1621    Attempting to create jobs and opportunity for Scots, Sir William Alexander plans the colony of Nova Scotia (New Scotland) in the New World.   In 1632, however, the colony passes into the hands of the French.

1625    Charles I is crowned.  He alienates most Scottish landowners by an Act of Revocation, which cancels all grants of crown property since 1540 and all dispositions of church property.  Sometime during Charles’ reign, Ninian Magnusson in the Shetlands becomes the first there to assume the Henderson name.

1633    Charles I visits Scotland for the first time.  This is a tumultuous period in the church because of Charles’ requirement to use the English Book of Common Prayer.

1637    Charles I regards protests against his prayer book as treason. A riot had occured in Edinburgh the year before over the prayer book, but was quelled by the Lord Advocate, who suggests the formation of a committee to come up with a suitable response. As a result, the National League and Covenant is created, which binds all who sign it to defend the king with their lives, but to have nothing to do with his new ideas for the church (Episcopalianism) until they have been approved by the General Assembly and by Parliament.  Subsequently, during the General Assembly, in November at Greyfriars’ Church in Glasgow, the Presbyterians abolish Episcopacy. Alexander Henderson is the moderator of the Assembly and author of the National Covenant.

1639    Charles calls a General Assembly, effectively abolishing the Scottish Bishops, which leads to the First Bishops’ War.  The conflict is temporarily quieted when an agreement is reached through the Treaty of Berwick.

1640    The Second Bishops’ War occurs when the peace created the year before collapses.  Civil war breaks out in England.  The Scottish Covenanters side with the English rebels, who take power.

1651    England’s Parliament passes the Navigation Act, which, at varying times, either helps or hurts Scottish merchants.

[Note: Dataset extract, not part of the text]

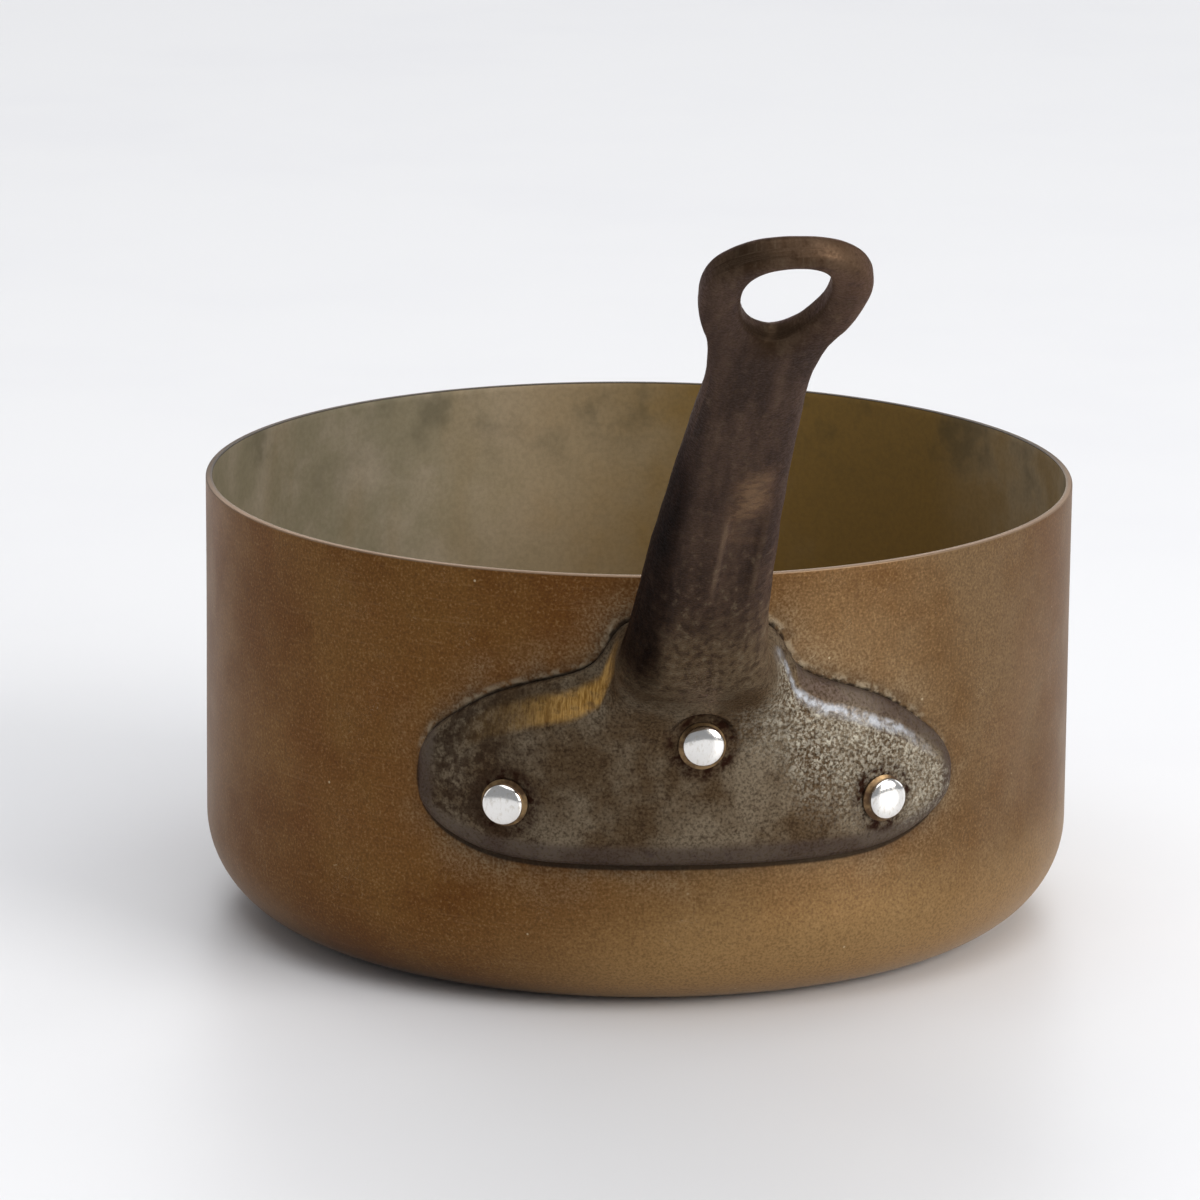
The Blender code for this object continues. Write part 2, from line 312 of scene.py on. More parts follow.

1685    When Covenanters fail to accept Charles II, they are transported to the American colonies.

1688    James VII (and II of Scotland) escapes to France.  William of Orange ascends to the throne of England.  When he is invited to rule Scotland as well, the Viscount of Dundee (Graham of Claverhouse) leads armed opposition in the support of James.  James’ supporters now become known as Jacobites, from Jacobus, the Latin word for James.

1692    William of Orange issues a proclamation directing all Highland chiefs to take an oath of allegiance, to be signed prior to Jan. 1, 1693. MacIain of Glencoe, a MacDonald, is one of only two who fail to meet the deadline.  He was delayed, possibly by inclement weather, and William sought to make an example of him.  William ordered troops, under the command of a Campbell of Glenlyon, to dispose of MacIan and his Clan. Captain Campbell, however, is a relative (by marriage), so there is no alarm at the sight of him and his men.  On the morning  of February 13, Campbell and his men massacre approximately 38 people, including MacIan, his wife and 22 Hendersons.  Many more are hunted down in subsequent days.  The Campbell’s treachery inflames both the English and Scottish folk.

1707    The Treaty of Union reunites Scotland and England, creating the United Kingdom.  The Scottish Parliament meets on March 25 for the last time.

1715    The Jacobites rise up in force in support of James VIII, “The Old Pretender.”  Jacobite forces include those clans aligned against the Campbells, such as the Stewarts, MacDonalds, Camerons, MacPhersons and Robertsons.

1739    Ten companies of Highlanders are formed to combat lawlessness in Scotland.  They are known as the Black Watch.

1745    The Jacobites, led by Charles Edward (the son of James VIII and more popularly known as “Bonny Prince Charlie”), make an adventurous attempt to reclaim the Scottish throne.  At first the uprising is successful.  More Scots are a part of the government army, however, than are in support of Charles. The Jacobite dream of reestablishing a free and independent Scotland comes to an end at the Battle of Culloden in 1746.  As a result of the defeat, a new Disarming Act is passed in the English Parlament, further disarming the Clans.  In addition, the wearing of the kilt, the plaid or the tartan, and the playing of bagpipes are outlawed.  One-third of the Highland population is transported to the United States, Ireland and Australia.

1763    The Highland Clearances begin and continue to 1850. As the Industrial Revolution begins, the Highlanders find themselves at a disadvantage, and many landowners sell their property.  Many Scots leave to find better economic opportunity in foreign lands.

1814    The ban on the wearing of Highland dress and the tartan is lifted.

1839    John Henderson, who traced his ancestry back to Sir John Henderson, 5th of Fordell, emigrates from Scotland to Australia.

1840    The Scottish government encourages and organizes immigration. Throughout the next half century, there was another wave of evictions and clearances.

1845    The Potato Famine in Ireland occurs.  Many Irish come to live in Scotland, while many Scots emigrate to the United States and other parts of the British Commonwealth.

1870    Samuel M. Henderson, the tenth child and seventh son (considered to be a gifted birth order by the Scots-Irish) of Samuel and Anne Henderson, emigrates to America from Ireland with his sister, Anna Eliza.

1918    After World War I, many of the large estates in Scotland are sold and many mansions become institutions.

1988    Having been authorized to formally organize two years before, the Clan Henderson Society of the United States and Canada is officially established.

1996    The English government formally returns the Stone of Scone (or Stone of Destiny) Scotland’s coronation stone, 700 years after its theft by Edward I.

1997    In a landmark vote, Scots vote to re-establish their own Parliament again.

2009    Clan Henderson Society convenes at The Gathering 2009 in Holyrood Park, Edinburgh, Scotland.